As observed by Dogara, “the entire architecture of the presidential democracy is that it should run on the basis of consensus and cooperation between the Executive and Parliament; and when there is disagreement between the Executive and the Parliament, the framers of the Constitution were smart enough to say ‘look, our hope is in the representatives of the people and not in the Executive, so the Parliament can even go alone.”’
The Constitution is the supreme law of the land. It is not subject to personal interpretation and application. All the arms of government are bound by it. Just imagine Fashola asking the National Assembly to approve an unexplained expenditure of N20 billion in the Appropriation Bill so that anytime needs arise, he could just spend the money. That request had no sub-heading. He just needed an approval from the lawmakers. Let’s even assume that his request was genuine, what has happened to Supplementary Budget? Is it not stated in the Constitution that whenever a need for such expenditure arises, the Executive can apply for a Supplementary Budget approval?

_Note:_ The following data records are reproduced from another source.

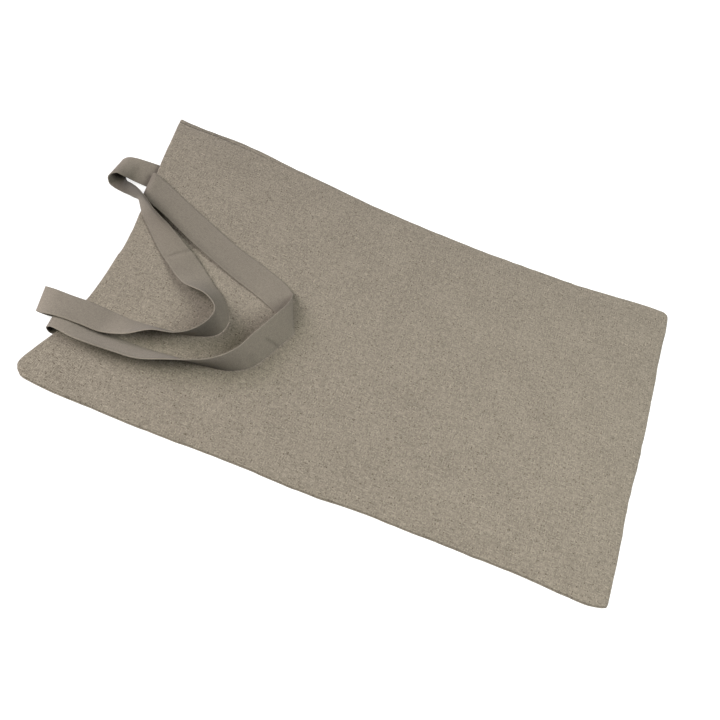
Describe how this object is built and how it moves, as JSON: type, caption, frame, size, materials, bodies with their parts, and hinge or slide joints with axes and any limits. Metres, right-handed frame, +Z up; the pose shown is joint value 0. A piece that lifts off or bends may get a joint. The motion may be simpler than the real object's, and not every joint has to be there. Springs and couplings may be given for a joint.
{
  "type": "linen bread bag",
  "caption": "Flat rectangular bread bag of coarse linen, open at one short end, with flat woven tape handles lying in loops on its upper panel.",
  "frame": {"origin": "on the surface the bag lies on, below the middle of the whole part", "axes": "+X along the bag from its mouth to its closed end, +Y across it, +Z up from the surface"},
  "size_m": [0.5262, 0.3124, 0.0337],
  "materials": {
    "lower_linen": "coarse plain weave, matt",
    "upper_linen": "coarse plain weave, matt",
    "woven_tape": "fine close weave, matt"
  },
  "bodies": {
    "root": {"lower_panel": "lower_linen", "upper_panel": "upper_linen", "front_handle": "woven_tape", "back_handle": "woven_tape"}
  },
  "joints": []
}
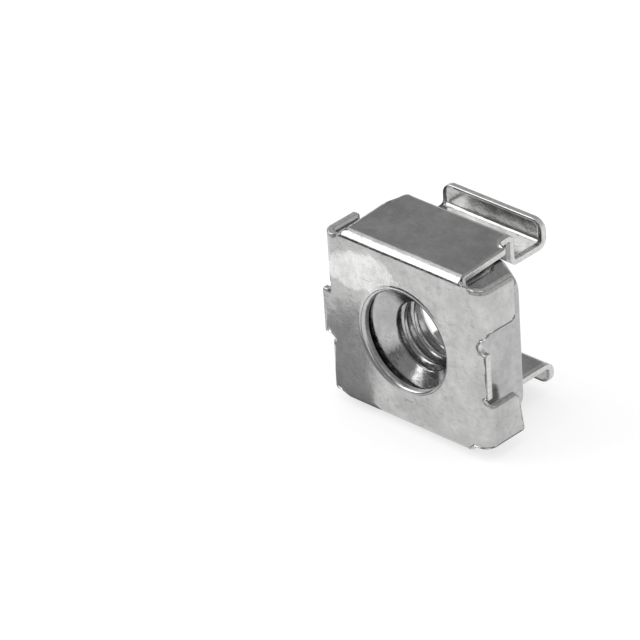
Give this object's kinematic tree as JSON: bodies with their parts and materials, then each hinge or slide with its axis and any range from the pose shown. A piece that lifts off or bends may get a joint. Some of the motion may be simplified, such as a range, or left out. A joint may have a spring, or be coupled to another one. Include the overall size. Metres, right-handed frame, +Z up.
{
  "type": "rack cage nut",
  "caption": "Square threaded nut held loosely in a folded spring-steel cage whose hooked wings clip into a square rack hole.",
  "frame": {"origin": "on the thread's axis, halfway through the nut's thickness", "axes": "+Y along the thread towards the wings and the screw, +X across the nut, +Z up, towards the wing with the longer lip"},
  "size_m": [0.0154, 0.0103, 0.0146],
  "materials": {
    "cage_steel": "bright plated spring steel, with fine scratches and a soft mirror sheen",
    "nut_steel": "bright plated steel, tumbled edges"
  },
  "bodies": {
    "root": {"spring_cage": "cage_steel", "square_nut": "nut_steel"}
  },
  "joints": []
}
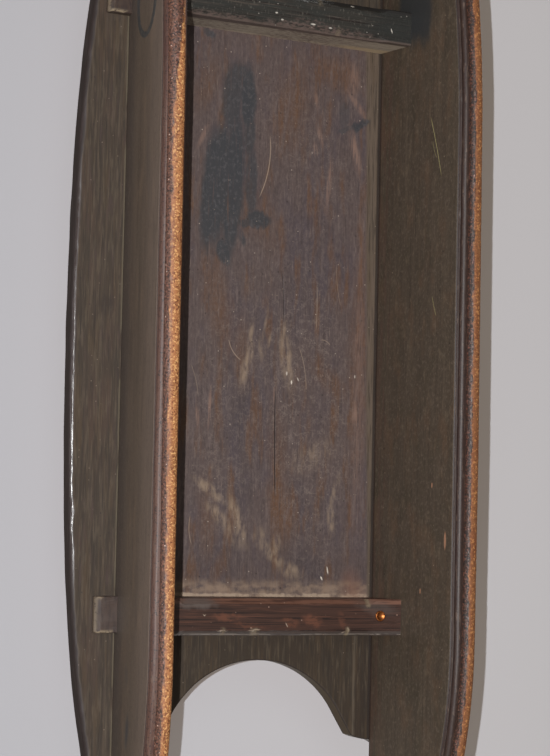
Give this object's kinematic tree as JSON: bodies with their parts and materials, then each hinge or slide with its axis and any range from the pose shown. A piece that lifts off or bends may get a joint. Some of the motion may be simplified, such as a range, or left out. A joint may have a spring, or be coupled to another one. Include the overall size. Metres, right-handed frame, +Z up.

Nigeria will be breeding or nurturing dictatorship if the position of the Executive on non-interference by the National Assembly on Executive Bills is allowed to stand unchallenged. It may soon come to a point where the President will have a bill drafted by the appropriate sector of government and signed into law by him without any inputs by the Nigerian people through the National Assembly.
We must understand that whatever name we call our National Assembly, and whatever deficiencies they presently portray, it still remains one institution that is representative of every Nigerian.
The moment the Executive succeeds in scrapping that institution by taking away its constitutional powers, particularly in the area of budgetary allocations, then we are in real trouble. If we must avoid such calamity, this is the time to rise and defend our rights; the rights of our representatives as enshrined in the Constitution.